The issue of cake-ness or bicuity-ness was the cause of the British October Revolution of 1991, when the British Government imposed a "luxury tax" of 17.5 % on chocolate biscuits. The civil servants of the day classified the Jaffa Cake as a chocolate biscuit. When the peasantry revolted, the Queen of England, Margaret Hilda Thatcher was reported to have uttered her immortal catchphrase "If Jaffa Biscuits are too expensive, then let them eat cake!". The revolutionaries took the government to the Supreme Court (this was Britain in the '90s, remember), and won a landmark victory stating that the Jaffa Cake is indeed a cake, because biscuits go soft and soggy when stale, whereas cakes go hard. Thus at a cost of around € 7,000,000 in lawyers' fees, the Great British People once again saved the world from Tyranny, and delivered it into the safe hands of George (Read my lips: no biscuit taxes!) Bush II.
It has been speculated by serveral evolutionary theorists that jaffa cakes are infact neither cake biscuit but one the oldest living creatures, the chav of the evolutionary family if you will: Cakius Jaffus. Leading jaffacakeologists that the gooey jaffa centre is the creature itself, thought processes controlled by carefully balanced perservatives and sweetners. Obviously, such a gooey and delicous creature would not survive out in the open for long. Thus, the Cakius Jaffus encases itself in a layer of protective [[chocolate on top and a spongy layer of cake like material underneath. The spongy underlayer not only functions as a protective layer but also as a lung. Oxygen is drawn in from the sides and carbon dioxide is expelled download.

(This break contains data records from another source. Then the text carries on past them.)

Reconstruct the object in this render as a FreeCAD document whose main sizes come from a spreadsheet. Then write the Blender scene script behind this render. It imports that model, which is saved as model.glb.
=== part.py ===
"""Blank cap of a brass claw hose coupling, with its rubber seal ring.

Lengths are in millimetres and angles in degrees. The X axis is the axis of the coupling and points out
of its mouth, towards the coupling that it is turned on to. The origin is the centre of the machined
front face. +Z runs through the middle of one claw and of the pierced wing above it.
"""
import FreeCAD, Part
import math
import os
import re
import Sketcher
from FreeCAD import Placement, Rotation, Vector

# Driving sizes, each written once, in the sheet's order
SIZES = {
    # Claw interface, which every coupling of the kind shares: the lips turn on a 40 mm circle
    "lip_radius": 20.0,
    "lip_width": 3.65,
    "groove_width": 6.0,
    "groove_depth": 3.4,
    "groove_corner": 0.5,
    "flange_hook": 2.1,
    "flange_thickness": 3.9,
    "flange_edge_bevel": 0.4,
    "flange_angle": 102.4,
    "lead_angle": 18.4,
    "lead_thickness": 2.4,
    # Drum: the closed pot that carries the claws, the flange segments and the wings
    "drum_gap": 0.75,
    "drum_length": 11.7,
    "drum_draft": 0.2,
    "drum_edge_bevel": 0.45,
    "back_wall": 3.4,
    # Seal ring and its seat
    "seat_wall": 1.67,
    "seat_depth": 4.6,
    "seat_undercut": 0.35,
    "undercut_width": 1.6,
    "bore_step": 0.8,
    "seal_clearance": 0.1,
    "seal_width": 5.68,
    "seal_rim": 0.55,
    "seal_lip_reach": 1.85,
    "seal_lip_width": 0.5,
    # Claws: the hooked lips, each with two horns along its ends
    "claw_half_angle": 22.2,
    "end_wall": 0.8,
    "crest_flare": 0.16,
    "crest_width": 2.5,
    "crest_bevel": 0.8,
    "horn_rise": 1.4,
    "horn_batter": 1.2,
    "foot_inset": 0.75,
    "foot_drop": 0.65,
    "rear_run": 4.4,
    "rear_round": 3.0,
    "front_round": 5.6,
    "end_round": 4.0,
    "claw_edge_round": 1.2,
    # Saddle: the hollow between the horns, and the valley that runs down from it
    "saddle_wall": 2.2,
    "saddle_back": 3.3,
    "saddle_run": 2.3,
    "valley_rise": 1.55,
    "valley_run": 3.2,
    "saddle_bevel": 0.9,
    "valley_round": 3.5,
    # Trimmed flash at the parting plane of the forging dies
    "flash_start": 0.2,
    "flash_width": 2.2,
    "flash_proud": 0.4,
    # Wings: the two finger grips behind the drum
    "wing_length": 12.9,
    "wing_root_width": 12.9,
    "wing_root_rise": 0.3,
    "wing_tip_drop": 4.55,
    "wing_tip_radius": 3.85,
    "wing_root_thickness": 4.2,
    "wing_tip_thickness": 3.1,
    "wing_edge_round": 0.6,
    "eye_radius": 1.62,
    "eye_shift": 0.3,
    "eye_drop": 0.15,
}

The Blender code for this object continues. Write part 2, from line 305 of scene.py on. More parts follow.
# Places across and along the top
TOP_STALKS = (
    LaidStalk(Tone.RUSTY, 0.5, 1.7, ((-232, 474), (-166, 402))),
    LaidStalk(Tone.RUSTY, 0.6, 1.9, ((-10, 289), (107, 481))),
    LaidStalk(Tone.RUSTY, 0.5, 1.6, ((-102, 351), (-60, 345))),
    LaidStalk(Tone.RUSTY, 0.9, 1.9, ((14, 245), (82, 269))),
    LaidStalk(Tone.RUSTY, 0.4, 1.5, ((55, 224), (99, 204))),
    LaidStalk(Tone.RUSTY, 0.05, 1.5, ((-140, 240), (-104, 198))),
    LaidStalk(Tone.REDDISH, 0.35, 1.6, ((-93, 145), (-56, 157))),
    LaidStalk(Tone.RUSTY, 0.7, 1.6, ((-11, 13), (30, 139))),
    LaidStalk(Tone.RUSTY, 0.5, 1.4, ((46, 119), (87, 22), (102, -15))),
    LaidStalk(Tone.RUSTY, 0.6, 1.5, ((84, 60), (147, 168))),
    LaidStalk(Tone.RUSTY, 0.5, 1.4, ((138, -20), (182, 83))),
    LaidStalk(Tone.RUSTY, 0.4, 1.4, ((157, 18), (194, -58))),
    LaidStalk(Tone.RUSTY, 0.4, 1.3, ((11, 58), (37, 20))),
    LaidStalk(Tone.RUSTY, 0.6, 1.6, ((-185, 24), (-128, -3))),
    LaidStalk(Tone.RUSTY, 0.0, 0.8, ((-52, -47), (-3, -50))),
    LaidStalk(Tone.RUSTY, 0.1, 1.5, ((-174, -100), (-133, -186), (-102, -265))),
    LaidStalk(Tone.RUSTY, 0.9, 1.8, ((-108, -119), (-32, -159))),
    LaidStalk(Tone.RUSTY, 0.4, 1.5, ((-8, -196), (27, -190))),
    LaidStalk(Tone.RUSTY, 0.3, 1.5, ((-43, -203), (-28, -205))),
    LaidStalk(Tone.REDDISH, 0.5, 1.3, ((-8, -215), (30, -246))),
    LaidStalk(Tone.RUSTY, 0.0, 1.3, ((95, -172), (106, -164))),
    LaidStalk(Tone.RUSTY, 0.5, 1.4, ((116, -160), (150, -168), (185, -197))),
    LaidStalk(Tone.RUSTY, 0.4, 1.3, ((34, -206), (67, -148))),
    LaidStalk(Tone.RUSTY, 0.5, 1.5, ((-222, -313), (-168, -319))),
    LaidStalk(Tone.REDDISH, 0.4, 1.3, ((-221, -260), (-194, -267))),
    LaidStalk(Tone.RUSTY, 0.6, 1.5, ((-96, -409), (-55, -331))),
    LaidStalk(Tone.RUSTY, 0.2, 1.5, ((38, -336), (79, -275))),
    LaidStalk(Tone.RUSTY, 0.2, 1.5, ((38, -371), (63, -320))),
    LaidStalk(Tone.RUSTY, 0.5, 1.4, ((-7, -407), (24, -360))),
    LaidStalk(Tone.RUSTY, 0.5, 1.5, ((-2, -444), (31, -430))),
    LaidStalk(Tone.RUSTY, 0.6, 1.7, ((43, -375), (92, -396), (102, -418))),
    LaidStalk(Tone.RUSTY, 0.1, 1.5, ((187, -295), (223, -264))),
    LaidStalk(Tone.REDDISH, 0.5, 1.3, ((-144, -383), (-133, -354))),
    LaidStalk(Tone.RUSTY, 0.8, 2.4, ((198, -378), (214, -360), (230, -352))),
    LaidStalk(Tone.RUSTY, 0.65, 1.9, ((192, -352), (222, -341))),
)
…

This downward expulsion of gases can be powerful enough to allow the jaffa to hover for a second or so, thus the spongey layer also providing a means of propulsion.
The Last Jaffa Cake Dispute
A new split in the European Union was opened today when a shortfall in the number of afternoon jaffa cakes lead to a showdown between Frances President Jacques Chirac and the British Prime Minister Tony Blair.

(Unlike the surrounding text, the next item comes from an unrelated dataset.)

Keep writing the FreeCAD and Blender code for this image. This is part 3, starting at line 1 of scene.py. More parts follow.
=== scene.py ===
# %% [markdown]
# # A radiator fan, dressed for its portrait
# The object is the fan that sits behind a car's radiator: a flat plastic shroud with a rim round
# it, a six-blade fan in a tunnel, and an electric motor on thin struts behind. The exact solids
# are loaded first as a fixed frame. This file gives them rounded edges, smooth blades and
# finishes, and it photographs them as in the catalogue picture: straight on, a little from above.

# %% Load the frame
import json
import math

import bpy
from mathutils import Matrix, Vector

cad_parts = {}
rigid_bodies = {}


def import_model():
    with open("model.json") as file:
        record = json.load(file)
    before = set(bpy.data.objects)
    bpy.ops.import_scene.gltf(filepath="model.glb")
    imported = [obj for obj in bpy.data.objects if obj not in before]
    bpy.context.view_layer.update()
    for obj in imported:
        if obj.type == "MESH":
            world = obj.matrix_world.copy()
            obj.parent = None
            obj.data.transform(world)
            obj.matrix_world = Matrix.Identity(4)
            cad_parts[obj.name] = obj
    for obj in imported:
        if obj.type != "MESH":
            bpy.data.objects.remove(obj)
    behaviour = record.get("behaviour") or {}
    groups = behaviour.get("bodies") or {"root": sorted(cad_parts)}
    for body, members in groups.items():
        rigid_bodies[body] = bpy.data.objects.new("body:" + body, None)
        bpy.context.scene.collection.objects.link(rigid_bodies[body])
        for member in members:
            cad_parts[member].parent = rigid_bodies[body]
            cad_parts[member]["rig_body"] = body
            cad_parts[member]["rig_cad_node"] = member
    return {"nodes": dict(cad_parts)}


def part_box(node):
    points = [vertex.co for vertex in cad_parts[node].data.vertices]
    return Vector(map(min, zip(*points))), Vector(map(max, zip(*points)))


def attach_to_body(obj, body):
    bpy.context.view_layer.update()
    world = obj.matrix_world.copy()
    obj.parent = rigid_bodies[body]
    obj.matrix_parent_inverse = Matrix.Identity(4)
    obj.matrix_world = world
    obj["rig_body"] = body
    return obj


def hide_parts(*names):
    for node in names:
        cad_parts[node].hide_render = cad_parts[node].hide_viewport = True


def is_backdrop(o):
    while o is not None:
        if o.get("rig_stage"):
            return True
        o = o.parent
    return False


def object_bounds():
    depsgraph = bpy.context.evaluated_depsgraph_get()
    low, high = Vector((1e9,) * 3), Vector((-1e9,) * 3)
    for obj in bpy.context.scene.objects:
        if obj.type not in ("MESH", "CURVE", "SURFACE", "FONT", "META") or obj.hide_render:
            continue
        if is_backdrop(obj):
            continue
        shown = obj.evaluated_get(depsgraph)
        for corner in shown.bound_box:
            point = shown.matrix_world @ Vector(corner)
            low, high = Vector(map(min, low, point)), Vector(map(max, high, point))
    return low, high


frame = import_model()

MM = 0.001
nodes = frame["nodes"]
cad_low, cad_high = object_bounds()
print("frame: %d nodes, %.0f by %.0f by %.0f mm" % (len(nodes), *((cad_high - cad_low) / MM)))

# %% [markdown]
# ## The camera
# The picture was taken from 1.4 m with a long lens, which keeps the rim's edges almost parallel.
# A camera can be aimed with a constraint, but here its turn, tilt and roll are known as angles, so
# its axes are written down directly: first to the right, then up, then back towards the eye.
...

Mr Blair insisted that the last jaffa cake was legitimately his as there had been concessions made during morning tea break to allow Mr Chirac to have the last chocolate bourbon.
Mr Chirac disputed the claim that a chocolate bourbon in any way compared to a jaffa cake and demanded that he should get a bite of the controversial cake biscuit, 'I can not accept that a dry, basic biscuit like a bourbon is anywhere near the same as a jam filled chocolate coated cake biscuit like a jaffa cake.
The situation was rapidly concluded when Mr Blair pushed the entire cake biscuit into his mouth forcing an end to the tense stand off.
The defiant action of Mr Blair has angered the French Premiere who left the meeting soon after bringing the days meeting to an abrupt end. Mr Chirac was said to be extremely angered by the incident and is likely to demand new restrictions be placed on the allocation of tea break 'tucker'.
Mr Blair was in jubilant mood, explaining the outcome of the biscuit crisis had been a sound and solid statement to the French that a share of quality and less quality biscuits was a statutory right of all members of the European Union.
'Look, this isn't just about who got to the jaffa cake first, or my biscuit is better than yours, this is about decisions that have been agreed upon, whether it be at morning break or whether it be last time Jacques came round for lunch'.
The repercussions of this latest bust up could have consequences well into the future. Already Mr Chirac has stated that he will not be going to Tony's birthday party and he might not even give him back his copy of Nuts he borrowed yesterday.
It is unlikely that a truce will be agreed between the leaders any time soon as some feel this whole incident could be in part a reaction to Mr Blair's anger at President Chirac for not letting him have a go on his new moped last week.
Jaffa cakes contian a tiny amount of real orange juice, so a really large portion of Jaffa Cakes can count as one of your five portions of fruit and vegetables per day, in line with healthy eating guidelines.
It has recently been discovered that the 'smashing orangey bit' within the fabled Cakes of Jaffa, is, in fact, the collected earwax of the McVitie clan who have been harvesting aural scrapings for years at their production center Glamis Castle.